• **Work to do**
Select every line below containing the word "part".
───
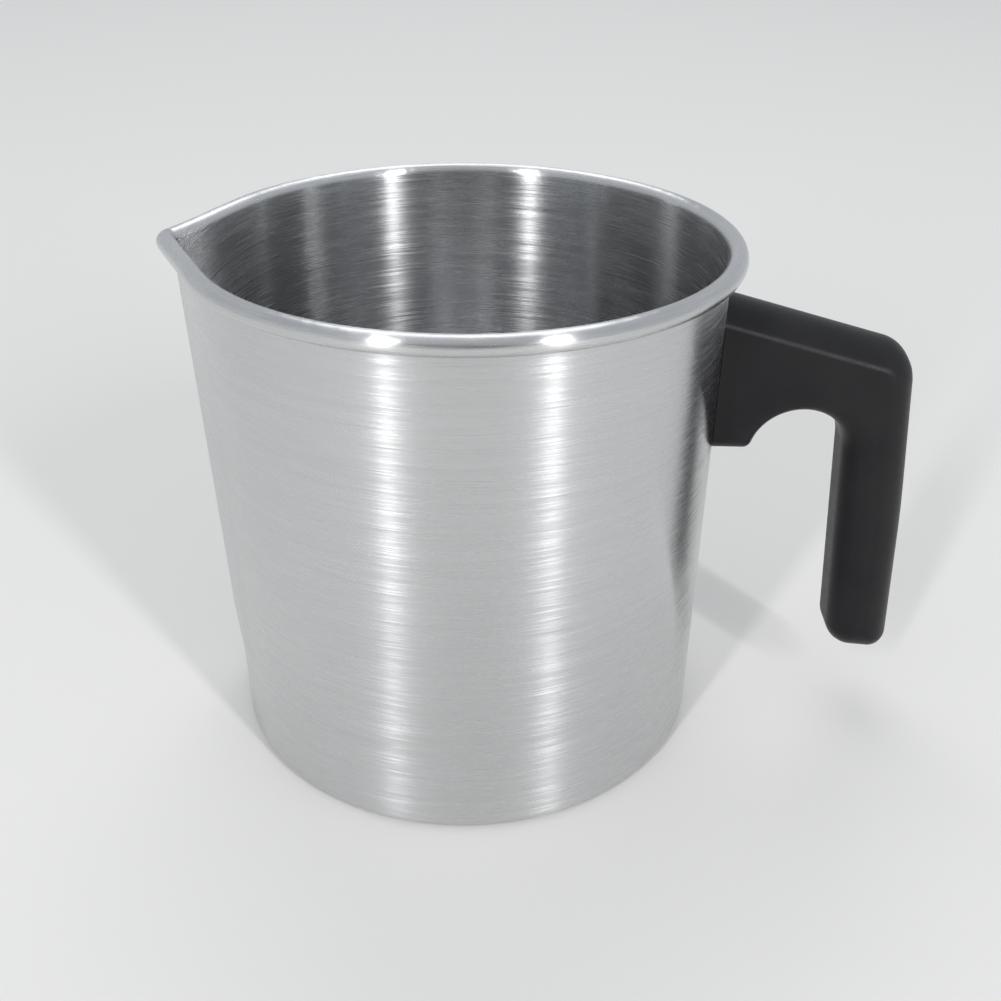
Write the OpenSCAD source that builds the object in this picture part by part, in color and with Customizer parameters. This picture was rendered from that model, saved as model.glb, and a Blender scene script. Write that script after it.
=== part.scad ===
// Candle melting pot: a drawn aluminium pot with a rolled rim and a pressed pouring spout,
// and a moulded handle that is screwed to a riveted bracket.
// Z = 0 is the table and the pot's axis is the Z axis. The handle points to +X, the spout to -X.

/* [Pot] */
// Outside diameter of the wall
body_d = 120; // [100:1:160]
// Height from the table to the top of the rim
body_h = 126; // [105:1:170]
// Thickness of the sheet in the wall
wall_t = 1; // [0.8:0.1:1.4]
// Thickness of the sheet in the base
base_t = 1.2; // [0.8:0.1:2.5]
// Outside radius of the corner between the wall and the base
corner_r = 3; // [2:0.5:6]

/* [Rolled rim] */
// Outside radius of the rolled bead
bead_r = 2.2; // [1.8:0.1:3]
// Gap between the curled edge of the sheet and the wall
curl_gap = 0.15; // [0.1:0.05:0.4]

/* [Spout] */
// How far the tip of the spout stands out from the wall, at the rim
spout_reach = 7.1; // [5:0.1:10]
// How far the crease stands out from the wall just above its foot
spout_heel_reach = 3.9; // [2:0.1:4.5]
// Height of the foot, where the crease leaves the round wall
spout_foot_z = 12; // [8:1:30]
// Height that the crease takes to come out to its heel
spout_heel_h = 9; // [6:1:20]
// Outside radius along the crease
spout_tip_r = 3; // [2:0.5:8]
// How much lower the lip is at the tip
spout_dip = 1.2; // [0:0.1:3]

/* [Handle] */
// Thickness of the handle from side to side
handle_t = 20; // [18:0.5:26]
// Distance from the top of the rim down to the top of the handle, at the wall
handle_drop = 13; // [8:0.5:20]
// Downward slope of the top of the arm, in degrees
arm_slope = 15; // [5:1:20]
// Height of the face that rests against the wall
heel_h = 36.5; // [34:0.5:48]
// How far the heel stands out from the wall at its bottom
heel_w = 8.6; // [8.4:0.1:12]
// Distance from the wall to the grip at the top of the finger gap
finger_gap = 30.8; // [29:0.5:42]
// Rise of the finger gap above the bottom of the heel
arch_rise = 10.3; // [8:0.1:12]
// Width of the grip, from the finger gap to the outside
grip_w = 15.6; // [12:0.1:20]
// Outward lean of the grip, in degrees
grip_lean = 4.6; // [0:0.2:8]
// Outward bow of the grip's outer edge
grip_bow = 0.8; // [0:0.1:2]
// Height of the grip's lower end above the table
grip_end_z = 17.6; // [10:0.2:40]
// Radius of the outer corner between the arm and the grip
elbow_r = 9; // [6:0.5:16]
// Radius of the finger gap under the arm
arch_r = 12; // [6:0.5:14]
// Radius of the heel's lower corner
heel_r = 2.5; // [1:0.5:4]
// Radius of the grip end's inner corner
end_inner_r = 6.5; // [4:0.5:7]
// Radius of the grip end's outer corner
end_outer_r = 5; // [4:0.5:7]
// Radius of the long edges of the heel and the arm
edge_r = 4; // [2:0.5:5]
// Radius of the long edges of the grip, kept within its width
grip_edge_r = 7; // [3:0.5:7]
// Height of the rounding along the top of the arm
crown_h = 5.5; // [3:0.5:6]

/* [Bracket] */
// Thickness of the bracket strip
bracket_t = 1.5; // [1:0.1:2]
// Inside radius of the bracket's bends
bend_r = 1; // [0.5:0.1:1.5]
// Reach of the two tabs past the screw's shank
tab_margin = 2; // [1.5:0.1:2.5]
// Thickness of the handle between the lower tab and the flat washer
pad_t = 3.6; // [3:0.1:5]
// Thickness of the handle above the bracket, at the wall
roof_t = 5.2; // [4:0.1:6]
// Thickness of the handle beside the bracket
side_t = 2.7; // [2:0.1:4]

/* [Fasteners] */
// Diameter of the rivet shanks
rivet_d = 4; // [3:0.5:5]
// Diameter of the rivet heads
rivet_head_d = 7; // [6:0.5:8]
// Height of the rivet heads
rivet_head_h = 1.5; // [1:0.1:2]
// Diameter of the handle screw
screw_d = 3; // [2.5:0.5:4]
// Diameter of the screw's head
screw_head_d = 5.6; // [5:0.1:6]
// Height of the screw's head
screw_head_h = 2.2; // [1.6:0.1:3]
// How deep the screw's head sits inside the heel
screw_sink = 0.8; // [0.2:0.1:2]
// Outside diameter of the flat washer
washer_d = 6; // [5.6:0.1:6.6]
// Thickness of the flat washer
washer_t = 0.5; // [0.3:0.1:1]
// Outside diameter of the spring washer
spring_d = 5.6; // [5:0.1:6]
// Thickness of the spring washer
spring_t = 0.9; // [0.6:0.1:1.4]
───
• **Solution**
Write the OpenSCAD source that builds the object in this picture part by part, in color and with Customizer parameters. This picture was rendered from that model, saved as model.glb, and a Blender scene script. Write that script after it.
=== part.scad ===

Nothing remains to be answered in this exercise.